Ein paar Kilometer weiter, vor der Präfektur der Stadt, findet eine von vielen Demonstrationen statt, die die Landwirte in den letzten Monate organisieren. Müde stellen ein paar von ihnen Transparente vor dem Gebäude auf.

Giorgos Venetakis ist Züchter. Er sagt, dass viele Landwirte nur von ihrem kleinen Einkommen überleben können, weil sie vor allem ihre eigenen Produkte konsumieren oder mit anderen Landwirten austauschen.
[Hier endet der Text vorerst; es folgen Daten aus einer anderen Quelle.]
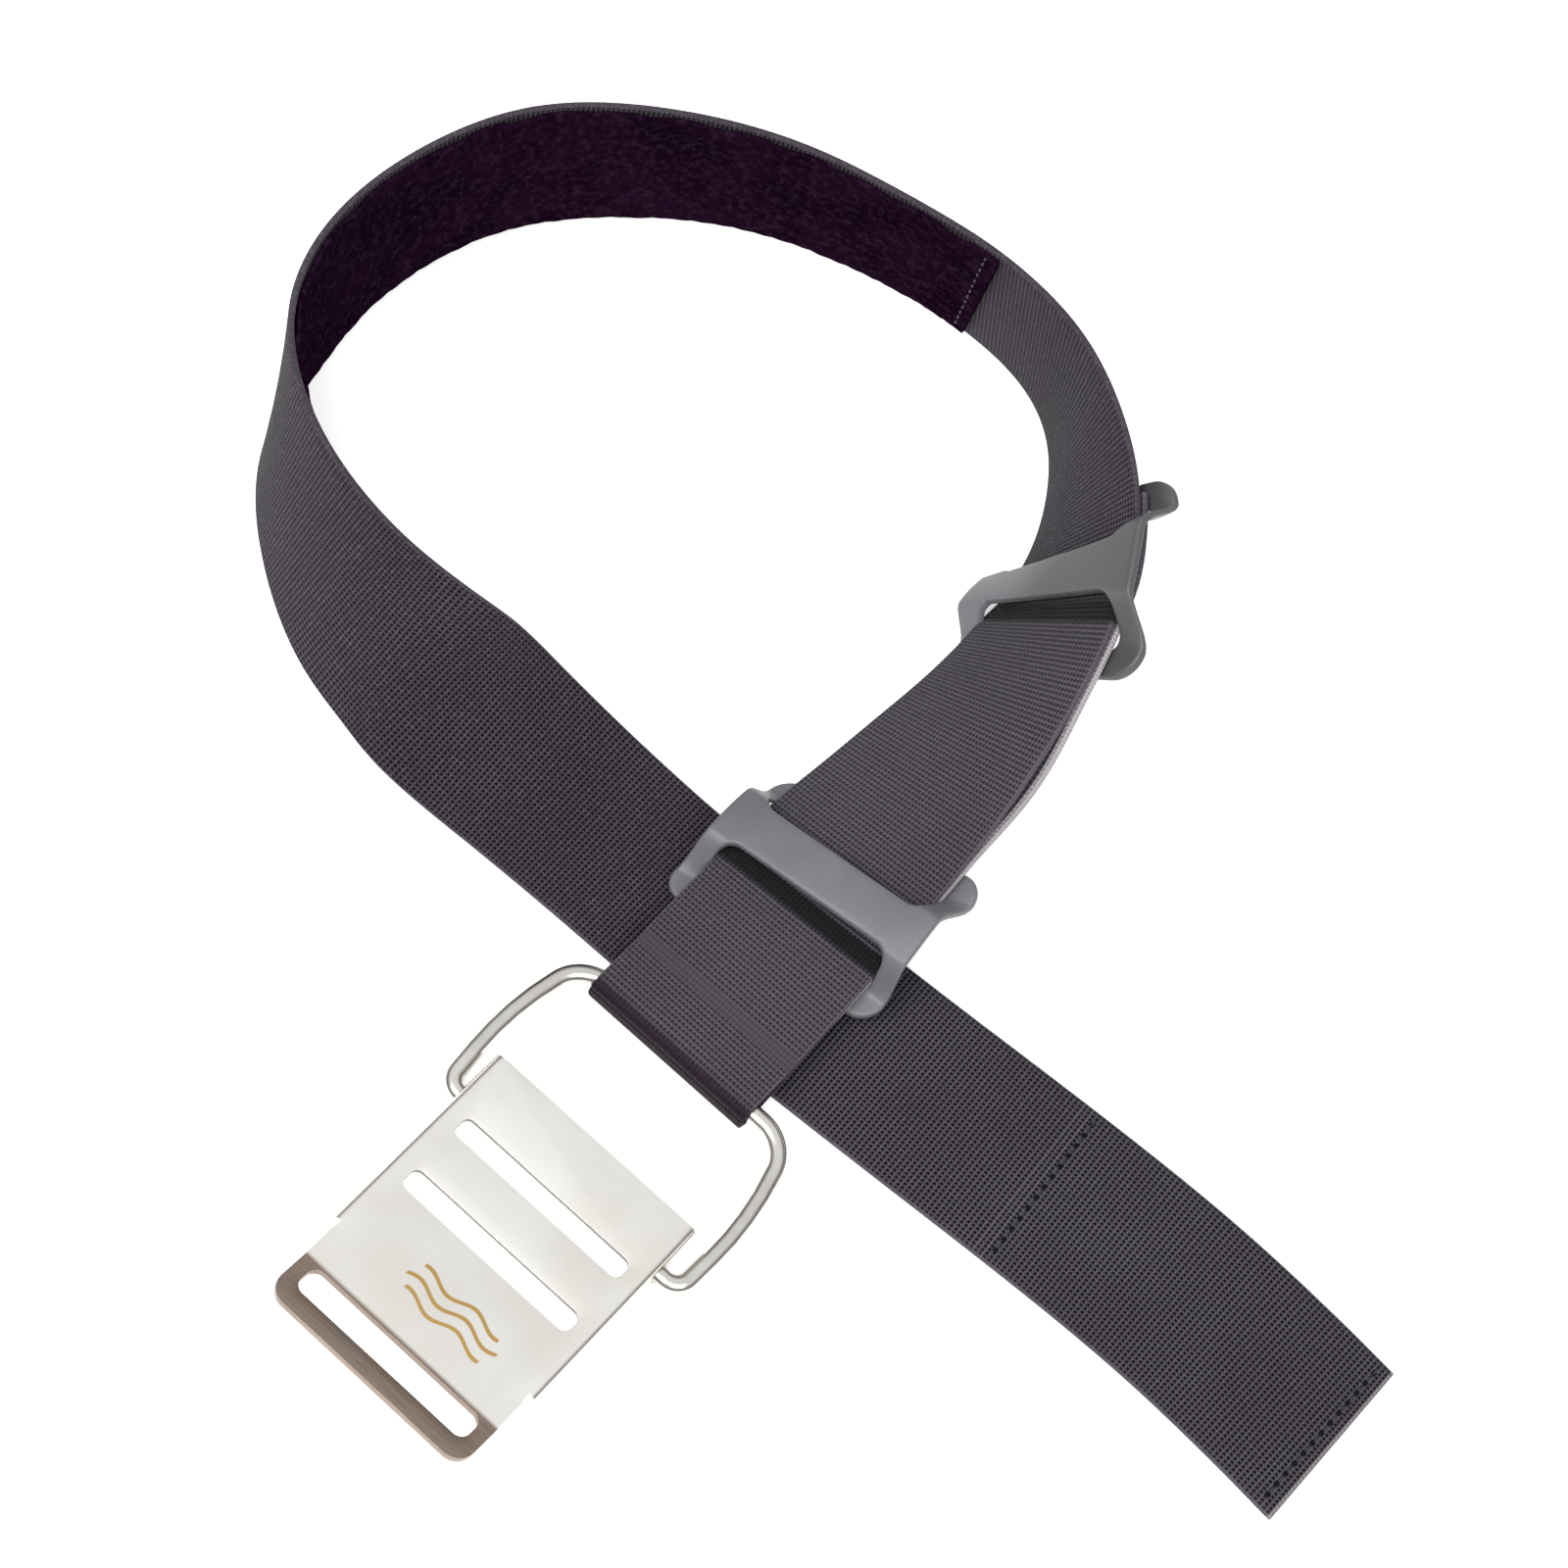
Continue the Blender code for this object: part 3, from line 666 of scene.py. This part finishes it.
slide_finish, slide_shader, grain = new_material("matte_acetal", 0.42)
slide_shader.inputs["Specular IOR Level"].default_value = 0.55
moulded = noise(grain, 45.0, 3.0).step(0.3, 0.7)
# Painted shade: the acetal gets a lighter copy of its colour below 20 mm and a darker copy above 34 mm, so
# the rear slide, standing on the loop, darkens towards its top.
slide_shaded_tone = object_coordinates(grain).axes()[2].step(0.020, 0.034).colour(
    moulded.colour((0.110, 0.107, 0.117), (0.135, 0.131, 0.142)),
    moulded.colour((0.066, 0.064, 0.068), (0.082, 0.080, 0.085)),
)
set_input(slide_shader, "Base Color", slide_shaded_tone)
set_input(slide_shader, "Roughness", noise(grain, 90.0, 2.0) * 0.18 + 0.36)
set_bump(slide_shader, grain, noise(grain, 1400.0, 2.0), 0.00005)


def ramp(t):
    """0 below 0 and 1 above 1, smooth between."""
    t = min(1.0, max(0.0, t))
    return t * t * (3 - 2 * t)


def mould_slide(name, middle, skew, wide, body, node):
    """The flat frame, arched over the webbing and laid along the strap so that it takes its twist.

    It is centred at middle along the strap and turned by skew, and its right rail stands out by wide.
    """
    slot_depth = (SLIDE_LENGTH - SLIDE_MIDDLE_BAR) / 2 - SLIDE_OUTER_BAR
    slot_centre = SLIDE_MIDDLE_BAR / 2 + slot_depth / 2
    w, h, corner = SLIDE_WIDTH / 2, SLIDE_LENGTH / 2, SLIDE_CORNER
    waist = w - SLIDE_WAIST
    outline = rounded_outline(
        [(-w, -h, corner), (w, -h, corner), (waist, -h / 3, 14), (waist, h / 3, 14)]
        + [(w, h, corner), (-w, h, corner), (-waist, h / 3, 14), (-waist, -h / 3, 14)]
    )
    slots = [rounded_rectangle(0, side * slot_centre, SLIDE_SLOT_WIDTH, slot_depth, 4.5) for side in (-1, 1)]
    cuts_x = [-28 + 4 * k for k in range(15)]
    cuts_y = [-22.5 + 1.5 * k for k in range(31)]
    bm = flat_blank([outline] + slots, SLIDE_THICK, 0.75, cuts_x, cuts_y)
    over = WEB_THICK / 2 + SLIDE_OVER + SLIDE_THICK
    under = -(WEB_THICK / 2 + RETURN_DROP + SLIDE_UNDER)
    for vert in bm.verts:
        u, v, depth = vert.co
        out = min(1.0, max(0.0, (abs(v) - SLIDE_MIDDLE_BAR / 2) / slot_depth))
        bow = 0.5 + 0.5 * math.cos(math.pi * out)
        if u > 0:
            v += 1.3 * wide * ramp((u - 18) / 12) * ramp((-v - 9) / 10)
            u += wide * ramp((u - 20) / 11)
        else:
            u -= 0.4 * wide * ramp((-u - 26) / 4)
            u += 0.9 * wide * ramp((-u - 20) / 4) * ramp((28 + u) / 3) * ramp((14 - abs(v)) / 5)
        centre, along, side, inward = strap_frame(middle + v - u * math.tan(skew * (1 - 0.5 * bow)))
        crown = SLIDE_CROWN * max(0.0, 1 - (v / (SLIDE_MIDDLE_BAR / 2)) ** 2)
        vert.co = place(*(centre + side * u + inward * (under + (over - under) * bow + depth + crown)))
    made = new_object(name, bm, sharp=50)
    made.data.materials.append(slide_finish)
    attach(made, body)
    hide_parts(node)


mould_slide("slide_near_bail", FRONT_SLIDE_AT, math.radians(6), 0.0, "front_slide", "front_slide")
mould_slide("slide_up_loop", REAR_SLIDE_AT + 1.0, math.radians(4), 2.4, "rear_slide", "rear_slide")

# ---------------------------------------------------------------------------------------------
# The bail: a bow of polished 5 mm stainless wire. Its bar lies in the webbing's fold and its two
# ends turn inwards through the holes in the buckle's flanges.

PIVOT_Y = -12.5
BAIL_X = 0.8
WIRE_RADIUS = 2.5
WIRE_SIDES = 28
BAIL_SHIFT = -1.2
bail_right = [(27.0, PIVOT_Y, 0), (37.2, PIVOT_Y, 4.4), (38.9, 12.0, 85), (33.4, BAR_Y, 10.5)]
bail_left = [(-33.4, BAR_Y, 10.5), (-38.9, 12.0, 85), (-37.2, PIVOT_Y, 4.4), (-27.0, PIVOT_Y, 0)]
bail_line = [
    Vector((point.x + BAIL_SHIFT * (point.y - PIVOT_Y) / (BAR_Y - PIVOT_Y), point.y))
    for point in rounded_outline(bail_right + bail_left, 5.0)
]
bail_last = len(bail_line) - 1
bm = bmesh.new()
rings = []
for k, point in enumerate(bail_line):
    before = bail_line[max(k - 1, 0)]
    after = bail_line[min(k + 1, bail_last)]
    out = Vector((after.y - before.y, before.x - after.x)).normalized()
    # Both ends are rounded off by two smaller rings that stand a little further out.
    bows = {0: (0.6, 0.9, 1.0), bail_last: (1.0, 0.9, 0.6)}.get(k, (1.0,))
    for bow in bows:
        beyond = (after - before).normalized() * (1 - bow) * (-1.2 if k == 0 else 1.2)
        radius = WIRE_RADIUS * bow
        ring = []
        for turn in range(WIRE_SIDES):
            angle = 2 * math.pi * turn / WIRE_SIDES
            spot = point + out * radius * math.cos(angle) + beyond
            ring.append(bm.verts.new(place(spot.x + BAIL_X, spot.y, BAR_Z + radius * math.sin(angle))))
        rings.append(ring)
for ring, after in zip(rings, rings[1:]):
    for k in range(WIRE_SIDES):
        following = (k + 1) % WIRE_SIDES
        bm.faces.new((ring[k], ring[following], after[following], after[k]))
bm.faces.new(rings[0])
bm.faces.new(rings[-1])
bail = new_object("bail_wire", bm, sharp=60)
wire_finish, wire_shader, wire = new_material("polished_wire", 0.12, 1.0)
wire_tone = noise(wire, 60.0, 3.0).step(0.3, 0.7).colour((0.56, 0.545, 0.51), (0.68, 0.665, 0.63))
set_input(wire_shader, "Base Color", wire_tone)
set_input(wire_shader, "Roughness", noise(wire, 500.0, 3.0) * 0.1 + 0.14)
bail.data.materials.append(wire_finish)
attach(bail, "bail")
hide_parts("wire_bail")

# ---------------------------------------------------------------------------------------------
# The cam buckle: one pressing of satin 2 mm stainless sheet. Its long edges are bent down as
# flanges over the bail's ends, its far lip is bent up, and three slots take the webbing.

PLATE_WIDTH = 64.0
PLATE_LENGTH = 80.5
PLATE_THICK = 2.0
PLATE_TOP = 10.2
PLATE_BEND = 2.4
FLANGE_LENGTH = 56.0
FLANGE_FOOT = 0.3
LIP_START = 66.0
LIP_BEND = 9.0
LIP_ANGLE = math.radians(15)
LIP_HALF_WIDTH = 30.0
SLOTS = ((19.5, 5.6), (37.2, 5.9), (71.6, 7.6))
SLOT_LENGTH = 52.5
HOLE_RADIUS = 2.8
HOLE_SIDES = 32
fold_x = PLATE_WIDTH / 2 - PLATE_BEND
arc = PLATE_BEND * math.pi / 2
blank_x = fold_x + arc + PLATE_TOP - PLATE_BEND - FLANGE_FOOT
hole_x = fold_x + arc + PLATE_TOP - PLATE_BEND - BAR_Z


def bend_plate(x, y, h):
    """Where a point of the flat blank goes once the flanges are bent down and the lip is bent up."""
    past = abs(x) - fold_x
    z = PLATE_TOP + h
    if past > 0 and y > -FLANGE_LENGTH - 0.3:
        angle = min(past, arc) / PLATE_BEND
        x = math.copysign(fold_x + (PLATE_BEND + h) * math.sin(angle), x)
        z = PLATE_TOP - PLATE_BEND + (PLATE_BEND + h) * math.cos(angle) - max(0.0, past - arc)
    past_lip = -y - LIP_START
    if past_lip > 0:
        angle = min(past_lip / LIP_BEND, LIP_ANGLE)
        beyond = past_lip - angle * LIP_BEND
        y = -LIP_START - (LIP_BEND - h) * math.sin(angle) - beyond * math.cos(angle)
        z = PLATE_TOP + LIP_BEND - (LIP_BEND - h) * math.cos(angle) + beyond * math.sin(angle)
    return x, y, z


plate_half = [
    (blank_x, 0, 2.5),
    (blank_x, -FLANGE_LENGTH, 2.5),
    (fold_x, -FLANGE_LENGTH, 0),
    (fold_x, -FLANGE_LENGTH - 1.5, 0),
    (LIP_HALF_WIDTH, -FLANGE_LENGTH - 3.0, 0),
    (LIP_HALF_WIDTH, -PLATE_LENGTH, 5.0),
]
plate_outline = rounded_outline(plate_half[::-1] + [(-x, y, radius) for x, y, radius in plate_half])
plate_slots = [rounded_rectangle(0, -y, SLOT_LENGTH, width, 0.36 * width) for y, width in SLOTS]
hole_turns = [2 * math.pi * k / HOLE_SIDES for k in range(HOLE_SIDES)]
hole_round = [HOLE_RADIUS * Vector((math.cos(turn), math.sin(turn))) for turn in hole_turns]
pivot_holes = [[Vector((side * hole_x, PIVOT_Y)) + point for point in hole_round] for side in (-1, 1)]
bends = [side * (fold_x + arc * k / 8) for side in (-1, 1) for k in range(9)]
lips = [-LIP_START - LIP_BEND * LIP_ANGLE * k / 4 for k in range(5)]
bm = flat_blank([plate_outline] + plate_slots + pivot_holes, PLATE_THICK, 0.4, bends, lips)
for vert in bm.verts:
    vert.co = place(*bend_plate(*vert.co))
plate = new_object("buckle_plate", bm, sharp=40)
steel_finish, steel_shader, steel = new_material("satin_steel", 0.3, 1.0)
steel_spot = object_coordinates(steel)
spot_x, spot_y, spot_z = steel_spot.axes()
stretched = steel.node("ShaderNodeMapping", {}, {"Vector": steel_spot, "Scale": (1.0, 22.0, 1.0)})
brushing = noise(steel, 120.0, 4.0, 0.6, stretched)
smudges = noise(steel, 35.0, 3.0)
sheet_tone = smudges.step(0.3, 0.7).colour((0.72, 0.70, 0.645), (0.80, 0.785, 0.755))
# Painted reflection: the upturned lip is coloured dark brown, standing for dark surroundings mirrored in it.
lip_reflection_tone = brushing.step(0.2, 0.8).colour((0.22, 0.17, 0.14), (0.30, 0.24, 0.20))
lip_line = place(0, -LIP_START - 0.9, 0).y
on_lip = spot_y.step(lip_line + 0.0006, lip_line - 0.0006)
sheet_tone = on_lip.colour(sheet_tone, lip_reflection_tone)
# Painted shade: the sheet's cut edges on its flat top part, round the slots and at its ends, are coloured
# dark grey.
edge_top = place(0, 0, PLATE_TOP).z
rim_shade = spot_z.step(edge_top - 0.00025, edge_top - 0.0006) * spot_z.step(edge_top - 0.00199, edge_top - 0.0018)
rim_shade = rim_shade * abs(spot_x - place(0, 0, 0).x).step(0.0297, 0.0292) * (1.0 - on_lip)
sheet_tone = rim_shade.colour(sheet_tone, (0.20, 0.195, 0.19))

# Three wavy lines, printed in gold towards the lip.
MARK_WAVE = 14.5
MARK_SWELL = 1.05
MARK_ROWS = ((3.4, 12.5), (0.0, 14.5), (-3.4, 12.5))
mark_middle = place(4.0, -54.5, 0)
mark_x = (spot_x - mark_middle.x) / MM
mark_y = (spot_y - mark_middle.y) / MM
mark_turn = mark_x * (2 * math.pi / MARK_WAVE)
swell = mark_turn.math("SINE", mark_turn) * MARK_SWELL
lines = [
    abs(mark_y - row - swell).step(0.62, 0.38) * abs(mark_x).step(length, length - 0.5)
    for row, length in MARK_ROWS
]
mark = lines[0].largest(lines[1]).largest(lines[2])
mark = mark * spot_z.step(place(0, 0, 9.9).z, place(0, 0, 10.0).z)
set_input(steel_shader, "Base Color", mark.colour(sheet_tone, (0.46, 0.30, 0.10)))
set_input(steel_shader, "Roughness", brushing * 0.06 + 0.22 + mark * 0.2)
set_bump(steel_shader, steel, brushing, 0.00002)
plate.data.materials.append(steel_finish)
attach(plate, "buckle")
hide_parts("cam_buckle")

# ---------------------------------------------------------------------------------------------
# The stage: a plain white floor under soft studio light, seen from above and a little to the right
# of the buckle, with the camera rolled.

FLOOR_GLOW = 0.42
KEY_POWER = 26
FILL_POWER = 14
LENS = 76.6
CAMERA_DISTANCE = 0.852
AIM_X, AIM_Y = -31.44, 108.61
azimuth, elevation, roll = math.radians(20.4), math.radians(62.34), math.radians(22.64)

bm = bmesh.new()
bmesh.ops.create_grid(bm, x_segments=1, y_segments=1, size=30.0)
floor = new_object("floor", bm)
floor.location = (0, 0, -0.0004)
floor_finish, floor_shader, ground = new_material("white_floor", 0.9)
floor_shader.inputs["Base Color"].default_value = (0.97, 0.97, 0.97, 1)
floor_shader.inputs["Specular IOR Level"].default_value = 0.0
floor_shader.inputs["Emission Color"].default_value = (1, 1, 1, 1)
floor_shader.inputs["Emission Strength"].default_value = FLOOR_GLOW
floor.data.materials.append(floor_finish)

world = bpy.data.worlds.new("studio")
world.use_nodes = True
sky = Value(world.node_tree, None)
overhead = sky.node("ShaderNodeTexCoord", {}, {}, output=0).axes()[2]
background = world.node_tree.nodes["Background"]
set_input(background, "Color", overhead.step(0.35, 0.8).colour((0.30, 0.28, 0.27), (1, 1, 1)))
background.inputs["Strength"].default_value = 1.0
bpy.context.scene.world = world
bpy.context.scene.view_settings.view_transform = "Standard"


def add_light(name, stands_at, size, power):
    """A square soft box, turned to the middle of the belt."""
    data = bpy.data.lights.new(name, "AREA")
    data.shape = "SQUARE"
    data.size = size
    data.energy = power
    made = bpy.data.objects.new(name, data)
    made.location = stands_at
    made.rotation_euler = (-Vector(stands_at)).to_track_quat("-Z", "Y").to_euler()
    bpy.context.scene.collection.objects.link(made)


add_light("key", (-0.35, -1.0, 1.7), 1.1, KEY_POWER)
add_light("fill", (0.9, -0.8, 1.6), 1.2, FILL_POWER)

back = Vector(
    (math.sin(azimuth) * math.cos(elevation), -math.cos(azimuth) * math.cos(elevation), math.sin(elevation))
)
right = Vector((math.cos(azimuth), math.sin(azimuth), 0))
up = back.cross(right)
right_rolled = math.cos(roll) * right + math.sin(roll) * up
up_rolled = math.cos(roll) * up - math.sin(roll) * right
camera_data = bpy.data.cameras.new("camera")
camera_data.lens = LENS
camera_data.sensor_width = 36.0
camera = bpy.data.objects.new("camera", camera_data)
turn = Matrix((right_rolled, up_rolled, back)).transposed().to_4x4()
camera.matrix_world = Matrix.Translation(place(AIM_X, AIM_Y, 0) + back * CAMERA_DISTANCE) @ turn
bpy.context.scene.collection.objects.link(camera)
bpy.context.scene.camera = camera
Deshalb überrascht es ihn nicht, dass fast 90 Prozent der Griechen mit landwirtschaftlichen Einkommen angeben, weniger als 5000 Euro jährlich zu verdienen. Auch er sieht in den geplanten Maßnahmen einen weiteren Schlag für die kleinen Landwirte und ihre Produkte: "Die kleinen Betriebe mit den reinen Produkten müssen bestehen bleiben, mit der Unterstützung des Staates. Man kann doch nicht die kleinen Bauern und Züchter vom erstem Euro an, den sie verdienen, besteuern! Das ist eine eklatante Ungerechtigkeit."